— BEGIN Data shown —
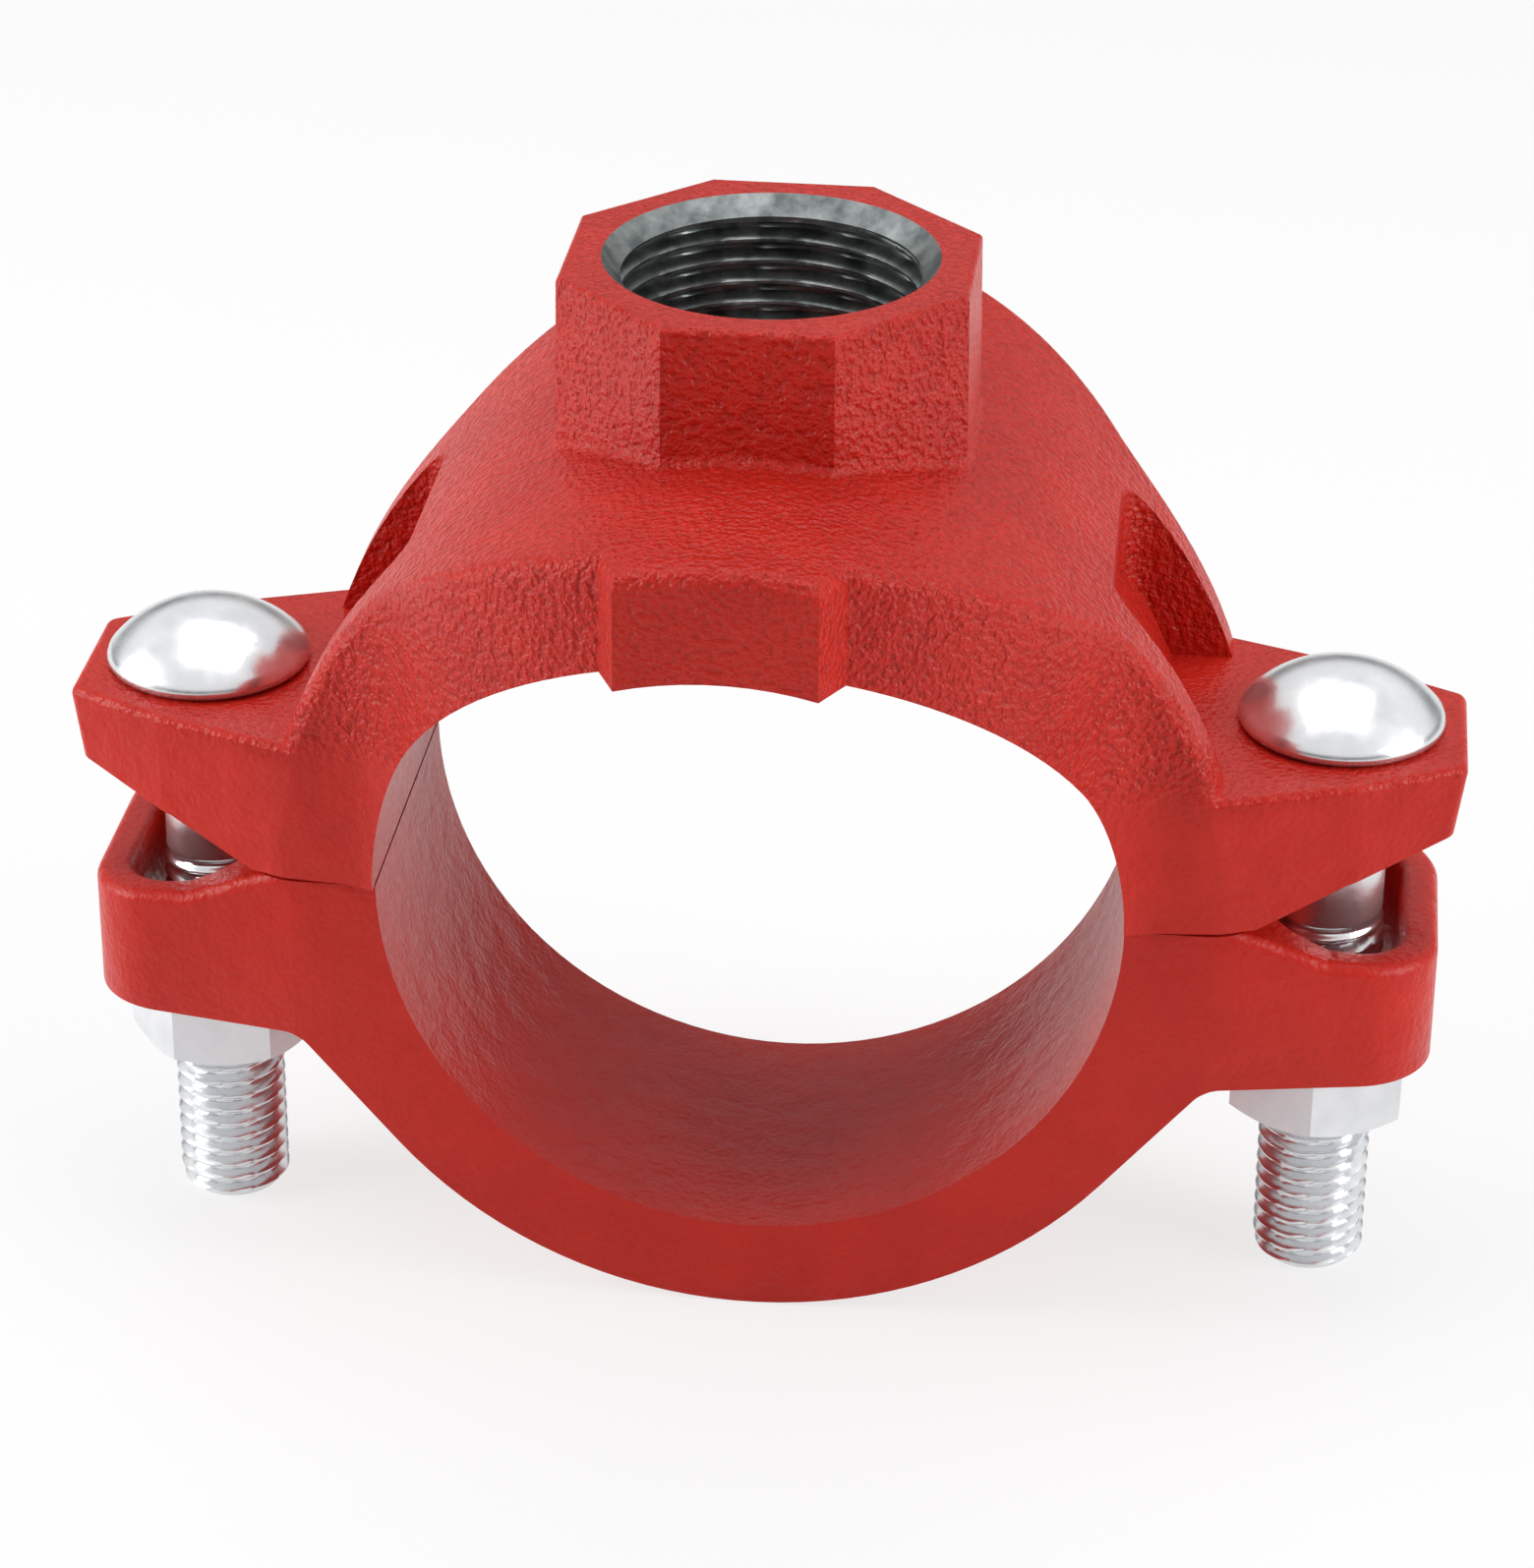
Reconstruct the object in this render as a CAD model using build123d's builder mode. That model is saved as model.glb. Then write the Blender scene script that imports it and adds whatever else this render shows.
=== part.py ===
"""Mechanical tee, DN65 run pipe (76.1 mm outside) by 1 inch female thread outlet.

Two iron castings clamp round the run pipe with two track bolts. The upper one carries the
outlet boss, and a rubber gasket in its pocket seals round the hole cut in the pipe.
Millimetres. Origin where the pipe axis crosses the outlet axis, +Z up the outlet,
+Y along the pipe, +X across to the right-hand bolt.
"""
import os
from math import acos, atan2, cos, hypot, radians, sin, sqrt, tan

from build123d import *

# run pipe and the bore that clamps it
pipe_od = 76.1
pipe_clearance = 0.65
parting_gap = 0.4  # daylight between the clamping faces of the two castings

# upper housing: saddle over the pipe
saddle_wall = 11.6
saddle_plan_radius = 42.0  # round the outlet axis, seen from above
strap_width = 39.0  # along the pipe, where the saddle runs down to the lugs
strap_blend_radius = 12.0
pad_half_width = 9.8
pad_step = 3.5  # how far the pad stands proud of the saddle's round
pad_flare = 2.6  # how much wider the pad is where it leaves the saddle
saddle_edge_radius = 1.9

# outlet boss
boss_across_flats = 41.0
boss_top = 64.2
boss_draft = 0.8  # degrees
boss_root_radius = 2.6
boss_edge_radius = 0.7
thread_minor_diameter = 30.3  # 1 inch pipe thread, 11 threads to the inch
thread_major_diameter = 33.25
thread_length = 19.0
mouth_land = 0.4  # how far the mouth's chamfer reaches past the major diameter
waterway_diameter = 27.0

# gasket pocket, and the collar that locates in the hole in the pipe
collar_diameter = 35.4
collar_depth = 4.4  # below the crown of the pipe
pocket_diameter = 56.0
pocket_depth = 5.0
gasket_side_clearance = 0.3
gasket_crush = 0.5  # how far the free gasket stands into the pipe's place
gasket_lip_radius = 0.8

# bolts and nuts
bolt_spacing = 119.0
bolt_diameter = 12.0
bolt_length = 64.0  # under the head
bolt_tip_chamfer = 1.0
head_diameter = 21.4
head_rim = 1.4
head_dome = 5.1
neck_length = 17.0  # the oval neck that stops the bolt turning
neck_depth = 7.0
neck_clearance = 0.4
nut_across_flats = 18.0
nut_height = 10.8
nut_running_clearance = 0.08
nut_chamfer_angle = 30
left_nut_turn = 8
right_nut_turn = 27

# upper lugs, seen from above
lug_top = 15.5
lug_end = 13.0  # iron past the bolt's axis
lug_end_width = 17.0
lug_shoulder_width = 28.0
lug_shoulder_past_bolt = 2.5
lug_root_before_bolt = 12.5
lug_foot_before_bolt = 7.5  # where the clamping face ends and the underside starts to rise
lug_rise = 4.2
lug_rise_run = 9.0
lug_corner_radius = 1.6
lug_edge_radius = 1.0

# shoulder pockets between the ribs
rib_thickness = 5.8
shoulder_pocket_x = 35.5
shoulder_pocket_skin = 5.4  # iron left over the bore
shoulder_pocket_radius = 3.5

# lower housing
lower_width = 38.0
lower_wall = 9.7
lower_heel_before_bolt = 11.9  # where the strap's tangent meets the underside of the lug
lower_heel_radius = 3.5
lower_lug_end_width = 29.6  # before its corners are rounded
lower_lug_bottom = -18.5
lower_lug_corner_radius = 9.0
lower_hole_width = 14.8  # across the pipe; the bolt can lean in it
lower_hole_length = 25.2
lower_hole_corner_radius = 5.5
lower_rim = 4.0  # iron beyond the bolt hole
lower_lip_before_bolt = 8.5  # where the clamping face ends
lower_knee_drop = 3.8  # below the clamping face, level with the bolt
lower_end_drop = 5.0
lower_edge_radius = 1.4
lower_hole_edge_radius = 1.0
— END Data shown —
Exactly repeat the lines running from the top of the listing to the line bearing "parting_gap = 0.4", both of those lines included, and only them.

#### [Result of this exercise]
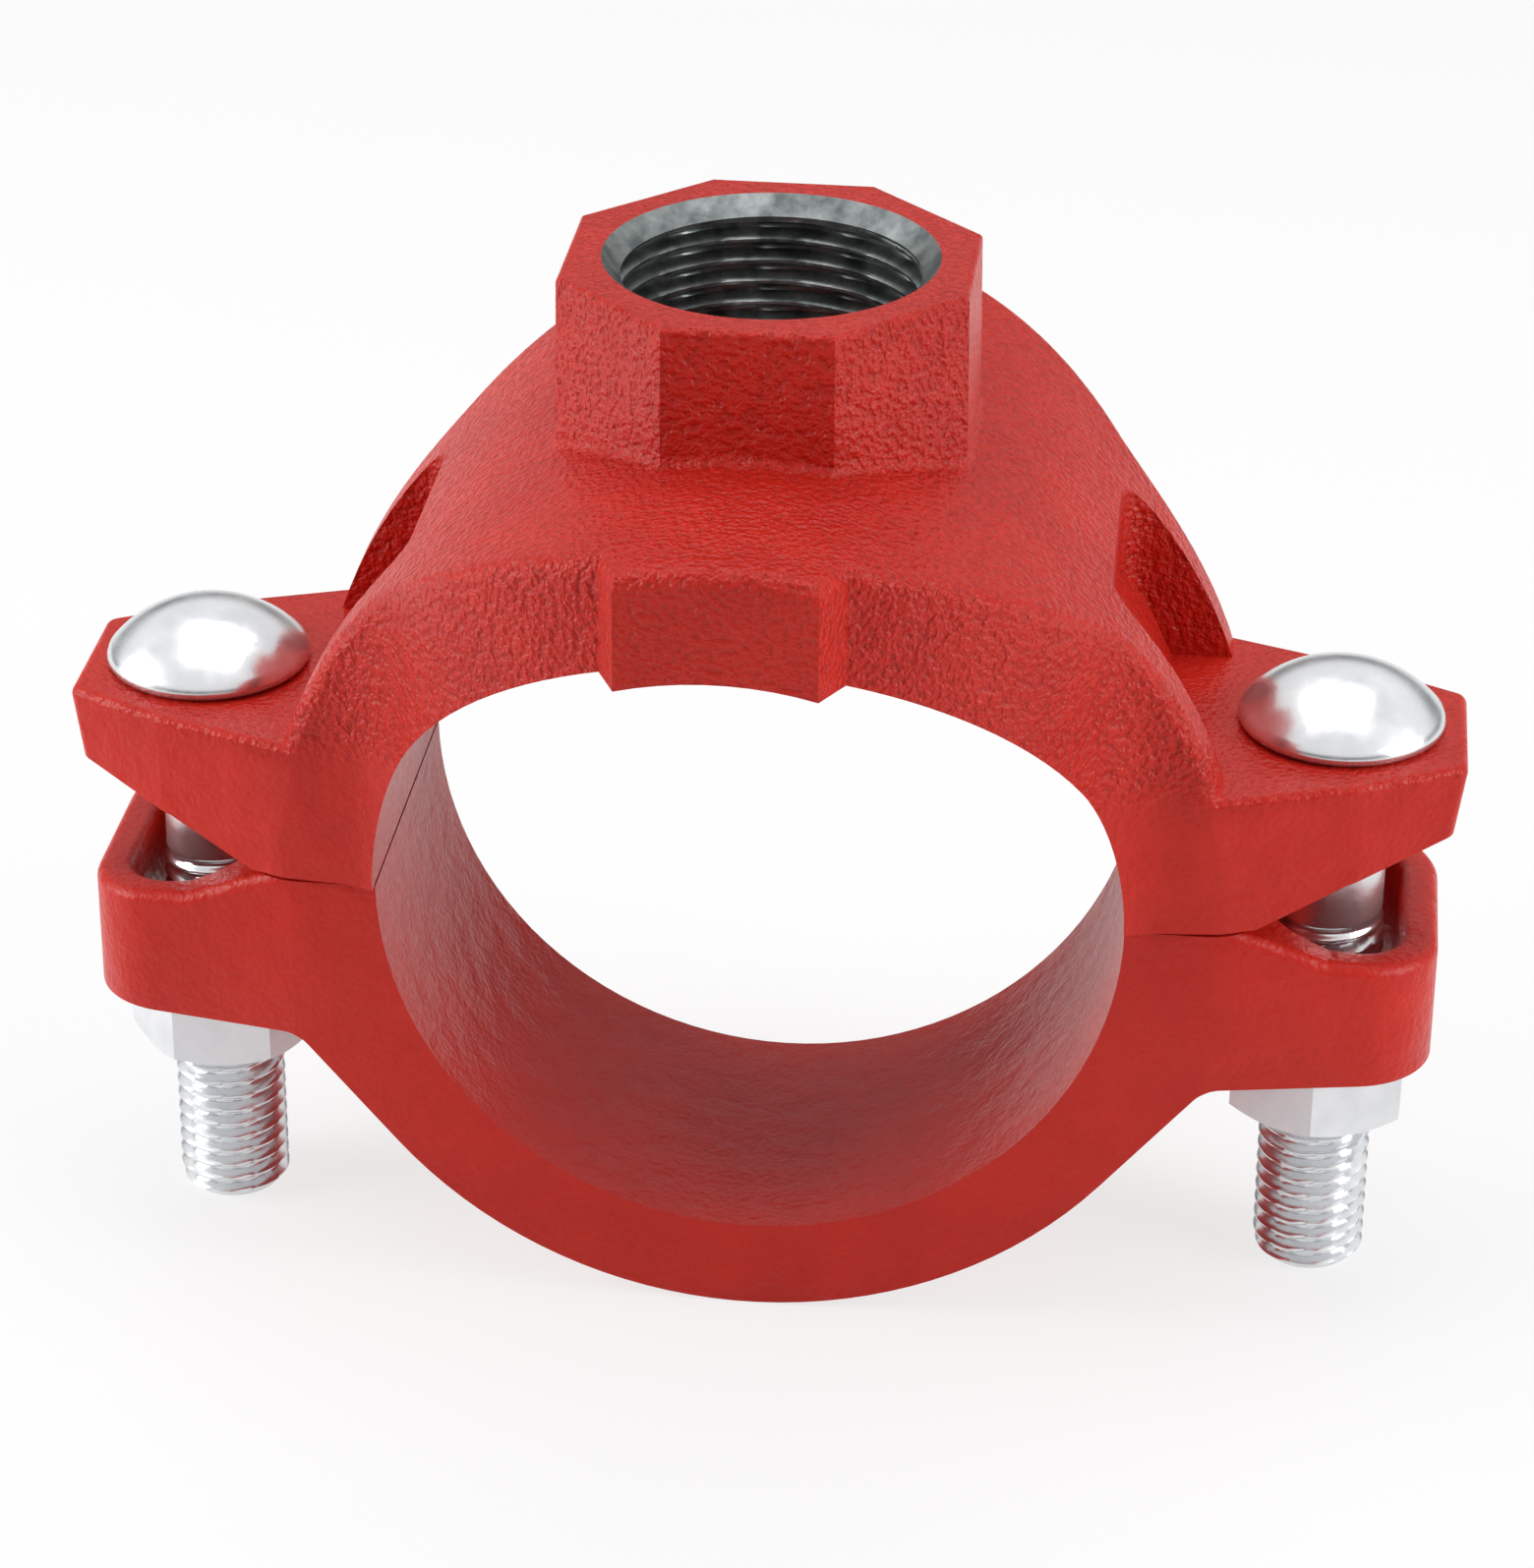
Reconstruct the object in this render as a CAD model using build123d's builder mode. That model is saved as model.glb. Then write the Blender scene script that imports it and adds whatever else this render shows.
=== part.py ===
"""Mechanical tee, DN65 run pipe (76.1 mm outside) by 1 inch female thread outlet.

Two iron castings clamp round the run pipe with two track bolts. The upper one carries the
outlet boss, and a rubber gasket in its pocket seals round the hole cut in the pipe.
Millimetres. Origin where the pipe axis crosses the outlet axis, +Z up the outlet,
+Y along the pipe, +X across to the right-hand bolt.
"""
import os
from math import acos, atan2, cos, hypot, radians, sin, sqrt, tan

from build123d import *

# run pipe and the bore that clamps it
pipe_od = 76.1
pipe_clearance = 0.65
parting_gap = 0.4  # daylight between the clamping faces of the two castings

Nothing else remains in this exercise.